Yes, those are dark shadows—the wish that I had stood up for myself and my children sooner. Instead, I was always so busy apologizing for things that I shouldn’t have apologized for…just to keep the peace…until I finally said “No more.”
But there’s much more to this blog than gloomy memories.
While listening to the pastor yesterday, I realized that, even though we have dark shadows, we also have bright ones. I see my children walking in my other shadow, the one that is filled with strength and determination, hope and inspiration.
For several years, my son has struggled and worked hard to overcome so many things. Today he is in college and working, living alone and walking a very straight line. He has demonstrated so much strength in facing his healing, and a lot of it was done alone, abandoned by some people (which hurt him very much) but supported by other family members who truly care: my parents, his stepfather, his sister, me. The man he is becoming could only happen after walking up that long, rocky hill. I bet the view from the top will be so fulfilling for him and I love that he will see it with the knowledge that he did this. It wasn’t handed to him; it was earned.
And Cat is walking in a similar shadow. I see it in her determination to save animals, work hard, and help people. It’s not easy, but the things in life that are worth it rarely are. I know very few people her age who work twelve hours a day, every day, and often without compensation. Even more telling, she does it happily and without (too many) complaints.

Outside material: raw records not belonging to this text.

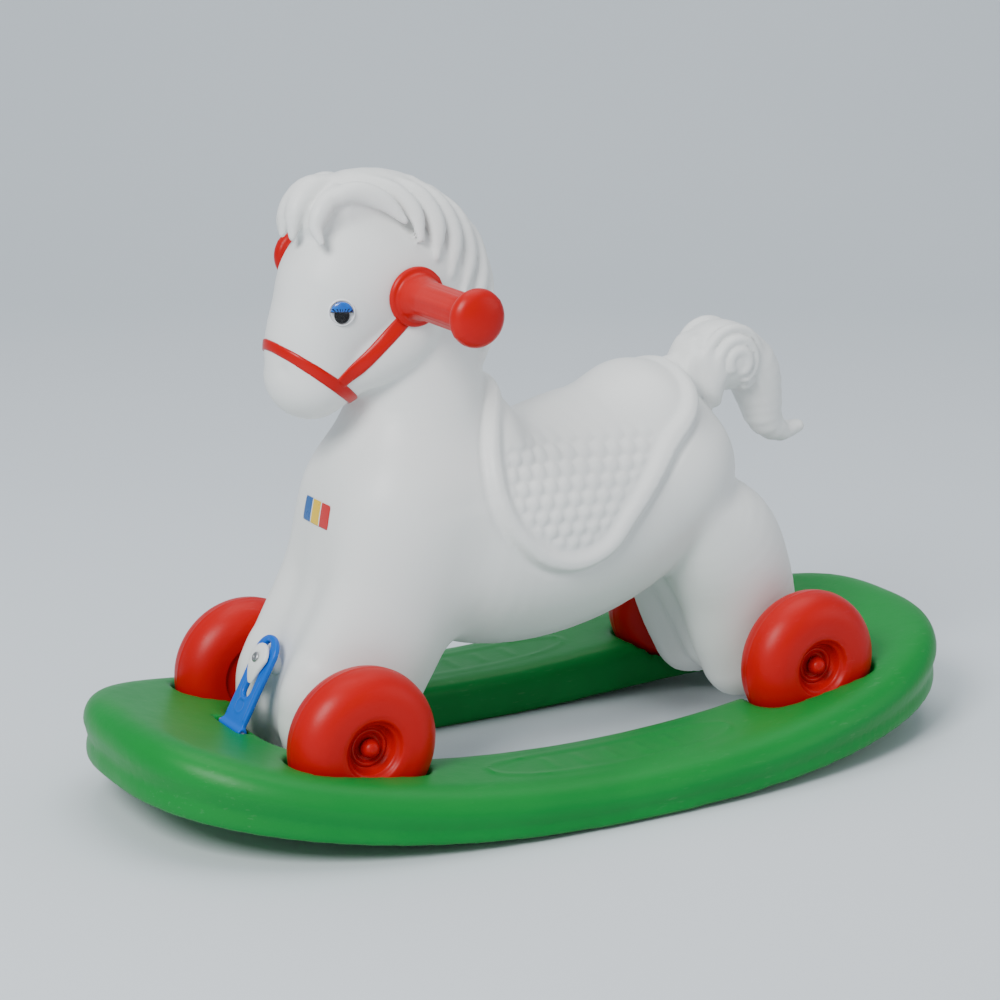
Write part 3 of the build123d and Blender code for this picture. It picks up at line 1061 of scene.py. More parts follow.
@dataclass
class RockerBase:
    """Hollow green ring with a curved sole, in millimetres."""

    step: float = 3.0
    fullness: float = 2.66
    opening_fullness: float = 4.5
    opening_half: float = 268.0
    opening_side: float = 87.0
    rocker_radius: float = 2000.0
    deck_height: float = 42.0
    deck_radius: float = 1316.0
    deck_round: float = 34.0
    band_depth: float = 2.6
    band_width: float = 5.0
    band_inset: float = 2.4
    tyre_round: float = 25.0
    rib_height: float = 1.2
    well_gap: float = 2.6

    @staticmethod
    def oval(x: Array, y: Array, half: float, side: float, power: float) -> Array:
        """Distance from an oval in the plan, negative inside.

        Args:
            x: places along it.
            y: places across it.
            half: its half length.
            side: its half width.
            power: its fullness, 2 for an ellipse.

        Returns:
            The distances.
        """
        a, b = np.abs(x) / half + 1e-6, np.abs(y) / side + 1e-6
        total = (a**power + b**power) ** (1 / power)
        slope = np.sqrt((a ** (power - 1) / half) ** 2 + (b ** (power - 1) / side) ** 2)
        return (total - 1) / (slope / total ** (power - 1) + 1e-9)

    def build(self) -> None:
        """Model and dress the ring."""
        low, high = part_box("rocker_base")
        half = min(-low[0], high[0]) * 1000 - 0.3
        side = high[1] * 1000
        clay = Clay((-half - 9, -side - 9, -9), (half + 9, side + 9, 118), self.step)
        x, y, z = clay.grid()
        sole = self.rocker_radius - np.sqrt(self.rocker_radius**2 - x**2)
        sole = np.maximum(sole - 0.2, 0)
        deck = self.deck_height + self.deck_radius - np.sqrt(self.deck_radius**2 - x**2)
        outer = self.oval(x, y, half, side, self.fullness)
        inner = self.oval(x, y, self.opening_half, self.opening_side, self.opening_fullness)
        top = blend_max(outer, z - deck, self.deck_round)
        inside = blend_max(-inner, z - deck, 18.0)
        form = np.maximum(top, inside)
        form = blend_max(form, sole - z, 5.0)
        middle = sole + (deck - sole) * 0.42
        groove = np.sqrt((outer / self.band_depth) ** 2 + ((z - middle) / self.band_width) ** 2) - 1
        form = blend_max(form, -groove * self.band_depth, 3.0)
        band = smooth_step(middle - z, 0, 5) * smooth_step(outer + 30, 0, 20)
        form = form + self.band_inset * band
        form = self.foot_rests(form, x, y, z, deck)
        for spot in WHEELS:
            form = self.well(form, x, y, z, spot)
        for end in ENDS:
            form = self.pocket(form, x, y, z, end)
        points, faces = clay.skin(form)
        ring = Workshop.piece("rocker_ring", points, faces, GREEN, "rocker", "base_green", 2)
        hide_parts("rocker_base")

    def foot_rests(self, form: Array, x: Array, y: Array, z: Array, deck: Array) -> Array:
        """Raise the oval outline and the tread bars of each foot rest.

        Args:
            form: the distances so far.
            x: places along the base.
            y: places across it.
            z: heights.
            deck: the deck's height at each place.

        Returns:
            The new distances.
        """
        top = np.exp(-(((z - deck) / 9) ** 2))
        for side in SIDES.values():
            across = y - side * 138
            oval = self.oval(x, across, 118, 24, 2.6)
            bead = np.exp(-((oval / 2.2) ** 2))
            bars = np.zeros_like(x)
            for place in (-60, -30, 0, 30, 60):
                bar = np.exp(-(((x - place) / 2.6) ** 2)) * smooth_step(15 - np.abs(across), 0, 4)
                bars = np.maximum(bars, bar)
            form = form - self.rib_height * top * np.maximum(bead, bars)
        return form

    def well(self, form: Array, x: Array, y: Array, z: Array, spot: str) -> Array:
        """Sink a wheel's well with a rounded rim.

        Args:
            form: the distances so far.
            x: places along the base.
            y: places across it.
            z: heights.
            spot: which wheel.

        Returns:
            The new distances.
        """
        wheel = middle_of(f"{spot}_wheel")
        size = size_of(f"{spot}_wheel")
        radius = size[0] / 2 + self.well_gap
        below = np.minimum(z - wheel[2] - self.well_gap + 0.6, 0)
        reach = np.sqrt((x - wheel[0]) ** 2 + below**2)
        outer = reach - radius + self.tyre_round
        wide = np.abs(y - wheel[1]) - size[1] / 2 - self.well_gap + self.tyre_round
        tyre = np.hypot(np.maximum(outer, 0), np.maximum(wide, 0))
        tyre = tyre + np.minimum(np.maximum(outer, wide), 0) - self.tyre_round
        return blend_max(form, -tyre, 3.0)

    def pocket(self, form: Array, x: Array, y: Array, z: Array, end: str) -> Array:
        """Sink the pocket of a latch's hinge.

        Args:
            form: the distances so far.
            x: places along the base.
            y: places across it.
            z: heights.
            end: "front" or "rear".

        Returns:
            The new distances.
        """
        pin = middle_of(f"{end}_latch_pin")
        size = size_of(f"{end}_latch_pin")
        box = np.maximum(np.abs(x - pin[0]) - 6.4, np.abs(y) - size[1] / 2 - 1.0)
        return blend_max(form, -np.maximum(box, pin[2] - 9 - z), 1.5)


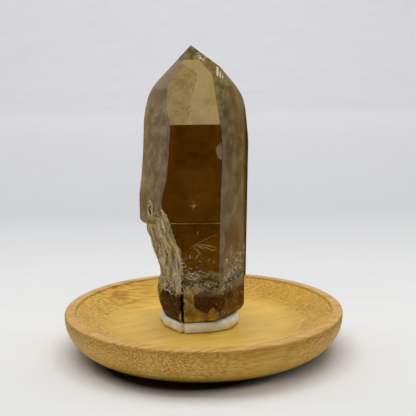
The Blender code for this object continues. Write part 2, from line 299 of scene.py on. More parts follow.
# Colours of the small pieces on and in the crystal
CRUMBS = ((0.58, 0.45, 0.20), (0.82, 0.71, 0.46))
BRUISED = (0.8, 0.8, 0.8)
CRACK_DEPTHS = ((0.050, 0.028, 0.008), (0.012, 0.007, 0.003))
WISPS = ((0.85, 0.74, 0.52), (0.70, 0.58, 0.36))
# Colours of the bamboo
SLOPE_BROWN = (0.58, 0.30, 0.02)
WALL_BROWN = (0.47, 0.23, 0.027)
LATTICE_PALE = (0.88, 0.64, 0.26)
DOT_BROWN = (0.38, 0.17, 0.009)
RIM_BARS = ((0.82, 0.52, 0.17), (0.58, 0.30, 0.06))
RIM_EDGE = (0.42, 0.19, 0.015)
KNOT_BROWN = (0.40, 0.18, 0.010)
UNDERSIDE = (0.030, 0.014, 0.003)
# Greys of the backdrop, and the shade under the dish
FLOOR_GREYS = ((0.87, 0.87, 0.86), (0.66, 0.665, 0.68))
WALL_GREY = (0.90, 0.90, 0.92)
MOTTLE_GREY = (0.55, 0.55, 0.53)
UNDER_DISH = (0.07, 0.04, 0.02)


# Settings

class QuartzPointSettings(bpy.types.PropertyGroup):
    """Sizes and colours of the crystal"""

    refraction: FloatProperty(
        name="Refractive Index", description="How strongly the crystal bends light",
        default=1.545, min=1.0, max=2.5)
    smoke_colour: FloatVectorProperty(
        name="Smoke Colour", description="Colour that the crystal lets through",
        subtype="COLOR", size=3, min=0.0, max=1.0, default=(0.67, 0.515, 0.05))
    smoke_density: FloatProperty(
        name="Smoke Density", description="How quickly the crystal darkens with thickness",
        default=188.0, min=0.0)
    break_step: FloatProperty(
        name="Break Step", description="Turn between the columns of the broken surface",
        subtype="ANGLE", default=math.radians(1.5), min=math.radians(0.5))
    break_rows: IntProperty(
        name="Break Rows", description="Rows of points up the broken surface",
        default=132, min=20)
    crumb_density: FloatProperty(
        name="Crumb Density", description="Splinters for each square metre of broken surface",
        default=2.0e6, min=0.0)


class PuttySettings(bpy.types.PropertyGroup):
    """Sizes and colours of the putty"""

    colour: FloatVectorProperty(
        name="Putty Colour", description="Colour of the putty",
        subtype="COLOR", size=3, min=0.0, max=1.0, default=(0.90, 0.87, 0.68))


class DishSettings(bpy.types.PropertyGroup):
    """Sizes and colours of the dish"""

    radius: FloatProperty(
        name="Radius", description="Outer radius of the rim",
        subtype="DISTANCE", unit="LENGTH", default=DISH_HIGH.x)
    steps: IntProperty(
        name="Steps", description="Sections round the dish", default=256, min=32)
    fibre_angle: FloatProperty(
        name="Fibre Angle", description="Direction of the bamboo fibres from the X axis",
        subtype="ANGLE", default=math.radians(26.0))
    light_colour: FloatVectorProperty(
        name="Pith Colour", description="Colour between the fibre bundles",
        subtype="COLOR", size=3, min=0.0, max=1.0, default=(0.98, 0.65, 0.135))
    dark_colour: FloatVectorProperty(
        name="Bundle Colour", description="Colour of the fibre bundles",
        subtype="COLOR", size=3, min=0.0, max=1.0, default=(0.60, 0.30, 0.030))


class StudioSettings(bpy.types.PropertyGroup):
    """Lights and backdrop"""

    key_power: FloatProperty(
        name="Softbox Power", description="Power of the overhead softbox",
        subtype="POWER", unit="POWER", default=7.1)
    fill_power: FloatProperty(
        name="Front Softbox Power", description="Power of the smaller softbox in front",
        subtype="POWER", unit="POWER", default=2.2)
    wall_power: FloatProperty(
        name="Wall Softbox Power", description="Power of the softbox that lights the backdrop",
        subtype="POWER", unit="POWER", default=3.35)
    sky_level: FloatProperty(
        name="Room Light", description="Brightness of the room", default=0.04, min=0.0)


MARKS = ("side", "end", "left_end", "broken", "cleft")


# Small helpers

def ramp(points, value):
    """Straight-line interpolation through (position, amount) pairs."""
    if value <= points[0][0]:
        return points[0][1]
    for (low, first), (high, second) in zip(points, points[1:]):
        if value <= high:
            return first + (second - first) * (value - low) / (high - low)
    return points[-1][1]


def smooth_step(value):
    value = min(1.0, max(0.0, value))
    return value * value * (3.0 - 2.0 * value)


def bumps(x, y, z):
    """Smooth noise, about -1 to 1."""
    return noise.noise(Vector((x, y, z)))


def direction(azimuth):
    angle = math.radians(azimuth)
    return Vector((math.sin(angle), -math.cos(angle), 0.0))


def away(azimuth, other):
    """Smallest turn between two azimuths, in degrees."""
    return abs((azimuth - other + 180.0) % 360.0 - 180.0)


def place(point):
    """From the crystal's leaning axis and the rim height to world metres."""
    x, y, height = point
    return Vector((x + AXIS_X + LEAN * height, y, height + RIM_HEIGHT)) * MM


def copy_of(source, name):
    """Object of this name with a mesh of its own."""
    made = bpy.data.objects.new(name, source.data.copy())
    bpy.context.scene.collection.objects.link(made)
    return made


def make_object(name, builder, material=None):
    mesh = bpy.data.meshes.new(name)
    bmesh.ops.recalc_face_normals(builder, faces=builder.faces[:])
    builder.to_mesh(mesh)
    builder.free()
    made = bpy.data.objects.new(name, mesh)
    bpy.context.scene.collection.objects.link(made)
    if material:
        mesh.materials.append(material)
    return made


def settle(obj):
    """Turns the live modifiers into a plain mesh and removes them."""
    depsgraph = bpy.context.evaluated_depsgraph_get()
    mesh = bpy.data.meshes.new_from_object(obj.evaluated_get(depsgraph), depsgraph=depsgraph)
    obj.modifiers.clear()
    obj.data = mesh
    return obj


def run_tree(obj, tree, values):
    """Runs a geometry tree on an object, with inputs by name, and keeps the plain mesh."""
    modifier = obj.modifiers.new(tree.name, "NODES")
    modifier.node_group = tree
    for item in tree.interface.items_tree:
        if item.item_type == "SOCKET" and item.in_out == "INPUT" and item.name in values:
            modifier[item.identifier] = values[item.name]
    return settle(obj)


def finish_piece(piece, slot, *nodes):
    """Rides the piece on the body and lets it stand for its solids."""
    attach(piece, BODY)
    if nodes:
        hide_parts(*nodes)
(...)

When I listened to the pastor talking about what shadow are we casting for our children to walk in, I realized that it’s a message we all need to hear. If children grow up in an environment where everything is about them, that is how they will walk: selfish and entitled. I think that’s part of the problem with our society today: too many helicopter parents who coddle their children and protect them, rather than teaching them the benefit of failure and hard work. We can’t all win all the time. It’s just not realistic or even possible.
At competitions, I’m always amazed how Cat is treated by some people when she wins. One girl stormed away and snapped at her parents to not take her photo (she came in third out of sixteen—nothing to be ashamed of). Another girl glared at Cat and left without saying goodbye. And yet, when Cat took second place at the Florida competition this year, she congratulated the first place winner with a big hug. She was genuinely happy for that person. Same when she won fourth place at the Midwest Horse Fair competition. She was thrilled with her placing and happy for all the competitors who placed higher. Not so for many others.
It makes me wonder what type of shadow those other people walked in. It also makes me proud that my shadow covered Cat with a blanket of grace and humility.
My wish for everyone reading this blog is to reflect on your shadows. What does your shadow say about you? What message are you modeling for your children and/or grandchildren? How can you spread more of the good shadows and eliminate some of the not so good ones? If you want them to mirror the good, you need to show them more of it. That’s what I intend to do. There’s always room for improvement and I intend to keep working at it every day that I can. I want my children (and future grandchildren) to remember walking in my shadow, filled with love and compassion for animals and people as well as self-sufficiency without any sense of entitlement. Like I said, it’s a big shadow to cast, but I’ll do what I can do make it happen.